- YOUR TASK: Return all the data, word for word.

- GIVEN MATERIAL:
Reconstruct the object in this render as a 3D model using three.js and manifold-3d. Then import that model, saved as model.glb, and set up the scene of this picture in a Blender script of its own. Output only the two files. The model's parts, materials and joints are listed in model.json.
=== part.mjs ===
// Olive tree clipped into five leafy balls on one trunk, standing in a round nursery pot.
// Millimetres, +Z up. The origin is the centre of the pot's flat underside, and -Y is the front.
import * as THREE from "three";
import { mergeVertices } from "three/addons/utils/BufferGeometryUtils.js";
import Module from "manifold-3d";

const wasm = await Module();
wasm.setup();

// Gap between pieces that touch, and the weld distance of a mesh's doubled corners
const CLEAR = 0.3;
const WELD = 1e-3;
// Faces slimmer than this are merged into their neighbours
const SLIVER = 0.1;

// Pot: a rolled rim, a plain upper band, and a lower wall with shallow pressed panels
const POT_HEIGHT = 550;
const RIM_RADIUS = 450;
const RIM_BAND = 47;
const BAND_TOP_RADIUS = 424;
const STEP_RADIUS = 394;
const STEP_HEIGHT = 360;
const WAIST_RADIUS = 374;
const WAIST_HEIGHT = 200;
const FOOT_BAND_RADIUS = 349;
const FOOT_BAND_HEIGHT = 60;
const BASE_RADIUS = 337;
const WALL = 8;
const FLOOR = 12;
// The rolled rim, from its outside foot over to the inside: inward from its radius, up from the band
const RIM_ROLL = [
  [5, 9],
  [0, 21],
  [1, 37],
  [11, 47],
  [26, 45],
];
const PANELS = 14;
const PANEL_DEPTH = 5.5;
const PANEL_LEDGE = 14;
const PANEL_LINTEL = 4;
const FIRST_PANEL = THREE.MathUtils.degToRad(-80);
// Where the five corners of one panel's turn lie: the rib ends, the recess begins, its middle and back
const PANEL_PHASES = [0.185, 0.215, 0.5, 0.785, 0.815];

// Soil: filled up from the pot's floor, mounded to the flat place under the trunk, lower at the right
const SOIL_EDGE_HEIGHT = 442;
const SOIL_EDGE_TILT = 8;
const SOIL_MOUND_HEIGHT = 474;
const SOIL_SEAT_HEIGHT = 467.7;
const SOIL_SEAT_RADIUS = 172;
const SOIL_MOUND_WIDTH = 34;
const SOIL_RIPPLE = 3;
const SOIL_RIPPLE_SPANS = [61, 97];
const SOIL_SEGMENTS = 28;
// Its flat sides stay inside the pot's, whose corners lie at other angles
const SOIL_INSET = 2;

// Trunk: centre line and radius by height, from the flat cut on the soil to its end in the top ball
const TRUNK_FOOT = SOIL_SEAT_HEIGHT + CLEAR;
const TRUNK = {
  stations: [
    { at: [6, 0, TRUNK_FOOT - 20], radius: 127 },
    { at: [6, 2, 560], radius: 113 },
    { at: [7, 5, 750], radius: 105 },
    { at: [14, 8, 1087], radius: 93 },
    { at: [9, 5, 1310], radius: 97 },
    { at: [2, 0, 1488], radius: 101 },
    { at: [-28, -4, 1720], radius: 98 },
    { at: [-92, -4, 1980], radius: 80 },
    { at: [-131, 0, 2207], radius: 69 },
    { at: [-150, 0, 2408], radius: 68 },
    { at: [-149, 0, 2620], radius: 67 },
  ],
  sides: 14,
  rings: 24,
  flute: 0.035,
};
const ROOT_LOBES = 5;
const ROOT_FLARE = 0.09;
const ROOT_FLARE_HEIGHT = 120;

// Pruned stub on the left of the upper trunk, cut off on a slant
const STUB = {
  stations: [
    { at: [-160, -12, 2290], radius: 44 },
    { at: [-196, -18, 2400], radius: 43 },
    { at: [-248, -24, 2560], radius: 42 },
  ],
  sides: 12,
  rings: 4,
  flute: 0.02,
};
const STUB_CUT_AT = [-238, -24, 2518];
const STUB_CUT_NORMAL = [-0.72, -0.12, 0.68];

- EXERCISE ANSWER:
Reconstruct the object in this render as a 3D model using three.js and manifold-3d. Then import that model, saved as model.glb, and set up the scene of this picture in a Blender script of its own. Output only the two files. The model's parts, materials and joints are listed in model.json.
=== part.mjs ===
// Olive tree clipped into five leafy balls on one trunk, standing in a round nursery pot.
// Millimetres, +Z up. The origin is the centre of the pot's flat underside, and -Y is the front.
import * as THREE from "three";
import { mergeVertices } from "three/addons/utils/BufferGeometryUtils.js";
import Module from "manifold-3d";

const wasm = await Module();
wasm.setup();

// Gap between pieces that touch, and the weld distance of a mesh's doubled corners
const CLEAR = 0.3;
const WELD = 1e-3;
// Faces slimmer than this are merged into their neighbours
const SLIVER = 0.1;

// Pot: a rolled rim, a plain upper band, and a lower wall with shallow pressed panels
const POT_HEIGHT = 550;
const RIM_RADIUS = 450;
const RIM_BAND = 47;
const BAND_TOP_RADIUS = 424;
const STEP_RADIUS = 394;
const STEP_HEIGHT = 360;
const WAIST_RADIUS = 374;
const WAIST_HEIGHT = 200;
const FOOT_BAND_RADIUS = 349;
const FOOT_BAND_HEIGHT = 60;
const BASE_RADIUS = 337;
const WALL = 8;
const FLOOR = 12;
// The rolled rim, from its outside foot over to the inside: inward from its radius, up from the band
const RIM_ROLL = [
  [5, 9],
  [0, 21],
  [1, 37],
  [11, 47],
  [26, 45],
];
const PANELS = 14;
const PANEL_DEPTH = 5.5;
const PANEL_LEDGE = 14;
const PANEL_LINTEL = 4;
const FIRST_PANEL = THREE.MathUtils.degToRad(-80);
// Where the five corners of one panel's turn lie: the rib ends, the recess begins, its middle and back
const PANEL_PHASES = [0.185, 0.215, 0.5, 0.785, 0.815];

// Soil: filled up from the pot's floor, mounded to the flat place under the trunk, lower at the right
const SOIL_EDGE_HEIGHT = 442;
const SOIL_EDGE_TILT = 8;
const SOIL_MOUND_HEIGHT = 474;
const SOIL_SEAT_HEIGHT = 467.7;
const SOIL_SEAT_RADIUS = 172;
const SOIL_MOUND_WIDTH = 34;
const SOIL_RIPPLE = 3;
const SOIL_RIPPLE_SPANS = [61, 97];
const SOIL_SEGMENTS = 28;
// Its flat sides stay inside the pot's, whose corners lie at other angles
const SOIL_INSET = 2;

// Trunk: centre line and radius by height, from the flat cut on the soil to its end in the top ball
const TRUNK_FOOT = SOIL_SEAT_HEIGHT + CLEAR;
const TRUNK = {
  stations: [
    { at: [6, 0, TRUNK_FOOT - 20], radius: 127 },
    { at: [6, 2, 560], radius: 113 },
    { at: [7, 5, 750], radius: 105 },
    { at: [14, 8, 1087], radius: 93 },
    { at: [9, 5, 1310], radius: 97 },
    { at: [2, 0, 1488], radius: 101 },
    { at: [-28, -4, 1720], radius: 98 },
    { at: [-92, -4, 1980], radius: 80 },
    { at: [-131, 0, 2207], radius: 69 },
    { at: [-150, 0, 2408], radius: 68 },
    { at: [-149, 0, 2620], radius: 67 },
  ],
  sides: 14,
  rings: 24,
  flute: 0.035,
};
const ROOT_LOBES = 5;
const ROOT_FLARE = 0.09;
const ROOT_FLARE_HEIGHT = 120;

// Pruned stub on the left of the upper trunk, cut off on a slant
const STUB = {
  stations: [
    { at: [-160, -12, 2290], radius: 44 },
    { at: [-196, -18, 2400], radius: 43 },
    { at: [-248, -24, 2560], radius: 42 },
  ],
  sides: 12,
  rings: 4,
  flute: 0.02,
};
const STUB_CUT_AT = [-238, -24, 2518];
const STUB_CUT_NORMAL = [-0.72, -0.12, 0.68];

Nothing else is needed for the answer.